Hi Blowen,
Thanks for investigating this.
You should file a Jira on this (with your traces etc). Let me know if
you want to me to file it.
> and I think this precisely is why when you have mark()/reset() (as in
> \r\n case), the read can be small. I can track down java's
> bufferedinputstream code to check for details, but it seems pretty
> clear from actual code execution stack.
As you noted this could be caused by "marking" the input stream. I think
Hadoop's dependence on BufferedInputStream read len size should be
fixed. Alternately we could make this stream non-markable (We would
still be depending on BufferedInputStreams behavior that is not part of
its contract).
You might find HADOOP-1470 and HADOOP-1134(last 4-6 comments) relevant.
Raghu.
Bwolen Yang wrote:
taking values at runtime (i have it thru exceptions when the result is
0 and print out he values).
the \r\n problem was observed on the 0.13.0 release.

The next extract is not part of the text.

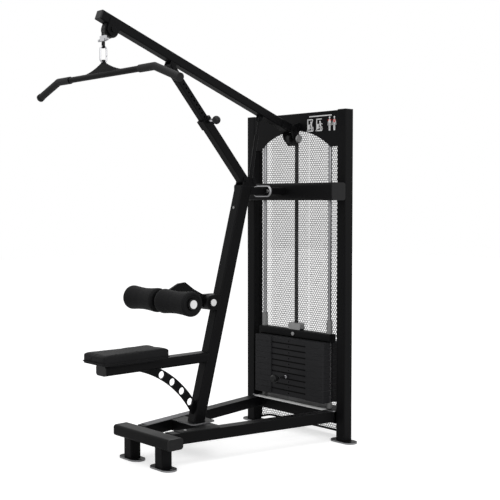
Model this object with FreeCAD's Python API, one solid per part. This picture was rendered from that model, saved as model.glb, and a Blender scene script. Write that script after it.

To study the behavior, I instrument the hadoop source from the head of
the tree.
More specifically, attached are two sample stacks. (i have readbuffer
throw when it gets 0 bytes, and have inputchecker catches the
exception and rethrow both. This way, I catch the values from both
caller and callee.
on a separate note, if (len>=bytesPerSum) the assumption exists, would
it be ok to throw exceptions when violated? most of time (e.g., in
crawl/indexing), people won't notice some part of input data is
getting throw away. It would be a lot easier to debug as code
changes (and assumption get violated), and the cost in this case is
probably not too bad as good part of the cost is probably in networks
and going to disk.